Même si la censure des sites pornographiques peut ne pas gêner la majorité des citoyens, au contraire la censure des réseaux sociaux, certainement, comme en témoignent les manifestations de rue qui ont eu lieu lorsque le gouvernement a brièvement bloqué Facebook en 2008.

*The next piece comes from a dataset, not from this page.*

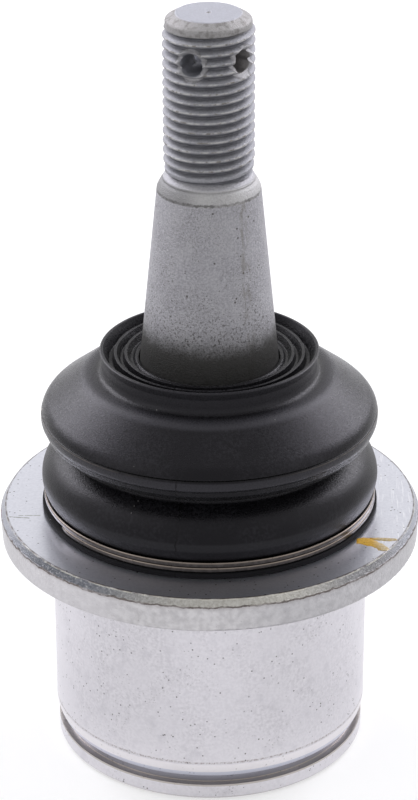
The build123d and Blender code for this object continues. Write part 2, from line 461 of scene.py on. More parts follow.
def coat_tip_and_shoulder(f):
    """A stained chamfer round the bluish top, and the shoulder's bevel, in painted shade on
    its left, and lip.
    """
    tip = f.band(THREAD_TOP + 0.4, STUD_TOP - 0.15, 0.2)
    f.coat(tip, (0.23, 0.22, 0.20), 0.5)
    stains = f.both(tip, f.noise(0.9, 0.46, 0.68, 5.0))
    f.coat(stains, (0.11, 0.10, 0.095), 0.55)
    top = f.rising(STUD_TOP - 0.15, STUD_TOP - 0.03)
    f.coat(top, (0.40, 0.41, 0.47), 0.6)
    shoulder = f.band(TAPER_TOP + 0.15, SHOULDER_TOP - 0.2, 0.15)
    f.coat(shoulder, (0.42, 0.415, 0.385), 0.35)
    # Painted shade: the turned bevel is darker on its left side only.
    left_bevel = f.both(shoulder, f.sector(-140, -35, 30))
    f.coat(left_bevel, (0.11, 0.11, 0.115), 0.6)
    lip_foot = f.band(SHOULDER_TOP - 0.5, SHOULDER_TOP - 0.3, 0.15)
    f.coat(lip_foot, (0.12, 0.12, 0.125), 0.25)
    lip = f.band(SHOULDER_TOP - 0.1, SHOULDER_TOP + 0.3, 0.12)
    f.coat(lip, (0.36, 0.355, 0.37), 0.3)


def coat_taper(f):
    """Specks and a smear on the taper, and a dark ragged band above the boot, stained and
    deepened by painted shade.
    """
    nicks = f.math("ADD", f.z, f.both(f.noise(0.5, 0.0, 1.0, 4.0), 0.5 * MM))
    foot_line = f.zone(nicks, TAPER_TOP + 0.45, TAPER_TOP + 0.65, 0.2)
    foot_share = f.blend_value(f.noise(1.2, 0.4, 0.6), 0.3, 0.8)
    f.coat(f.both(foot_line, foot_share), (0.09, 0.085, 0.085))
    on_taper = f.band(TAPER_LOW, TAPER_TOP - 0.5, 1.0)
    low_taper = f.rising(*SPECKLED)
    specks = f.both(f.noise(0.3, 0.6, 0.68, 3.0), f.noise(2.6, 0.38, 0.56, 2.0))
    f.coat(f.both(specks, low_taper), (0.06, 0.052, 0.048), 0.85)
    dots = f.both(f.spots(1.7, 0.2, 0.4), f.noise(3.0, 0.46, 0.54, 2.0))
    f.coat(f.both(dots, on_taper), (0.05, 0.04, 0.036), 0.85)
    smear = f.both(f.sector(35, 41, 4), f.noise(0.8, 0.42, 0.68, 4.0, (1.0, 1.0, 0.3)))
    f.coat(f.both(smear, on_taper), (0.13, 0.115, 0.085), 0.45)
    fine = f.both(f.noise(0.16, 0.52, 0.66, 2.0), f.noise(5.0, 0.2, 0.6))
    f.coat(f.both(fine, on_taper), (0.10, 0.095, 0.095), 0.6)
    flecks = f.both(f.noise(0.35, 0.56, 0.64, 3.0), f.rising(*FLECKED))
    f.coat(flecks, (0.055, 0.05, 0.048), 0.75)
    ragged = f.math("ADD", f.z, f.both(f.noise(0.3, 0.25, 0.75, 5.0), 1.2 * MM))
    ragged = f.math("ADD", ragged, f.both(f.noise(2.2, 0.2, 0.8, 3.0), 0.8 * MM))
    # Painted shade: darker towards the boot, standing for the black boot's reflection and shadow;
    # then a near-black stain, deepened by painted shade.
    shade = f.span(ragged, *SHADED)
    f.coat(shade, (0.05, 0.048, 0.047), 0.3)
    stain_and_shade = f.span(ragged, *STAIN_AND_SHADE)
    f.coat(stain_and_shade, (0.028, 0.027, 0.025), 0.93)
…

Cependant, ce n’est pas seulement le gouvernement qui devrait inquiéter les Tunisiens. Les logiciels de filtrage utilisés par de nombreux gouvernements, entreprises, et parents afin de bloquer les contenus en ligne, sont imprécis. Une interdiction sur un mot ou une expression sexuellement explicite, par exemple, pourrait entraîner un contenu anodin et sans rapport qui serait bloqué, un problème régulièrement subi par la ville anglaise du Sussex.
En d’autres termes, la remise en œuvre d’un système de filtrage pourrait créer une pente glissante en Tunisie, où la politique reste un équilibre délicat.

Un exemple régional

Pour Chakchouk, le sujet n’est pas seulement la Tunisie. Il croit que la Tunisie, qui a donné l’exemple régional en 2011, lorsque ses citoyens sont descendus dans les rues pour renverser un dictateur, devrait, aussi, servir d’exemple pour la liberté d’expression.

Heureusement, le pays est bien placé pour le faire. Juste un peu plus d’un an après que Ben Ali a fui, la Tunisie est largement stable, ses citoyens prêts à s’assurer que la liberté pour laquelle ils se sont battus si dur, demeure intacte. La Tunisie n’a pas subi le malheureux « stop-and-start » de l’Egypte, ni l’explosion de violence de la Libye. En effet, pour avoir parlé à certains activistes de la communauté, il semblerait que le vrai problème est aujourd’hui l’apathie. Afin de lutter efficacement et éloigner le spectre de la censure, Chakchouk dit, “la société civile doit être aussi active qu’elle l’était pendant le régime de Ben Ali”.

A partir de maintenant, le sort de l’ATI est dans la balance. La décision rendue mercredi par la Cour de cassation est importante, mais ce n’est pas la finale. Toutefois, l’ATI a gagné d’autres affaires contre les ordres de censure, il est donc possible qu’elle va remporter ce procès-ci aussi. Et si tel sera le cas, La Tunisie aura placé la barre très haute pour le reste des naissantes démocraties de la région.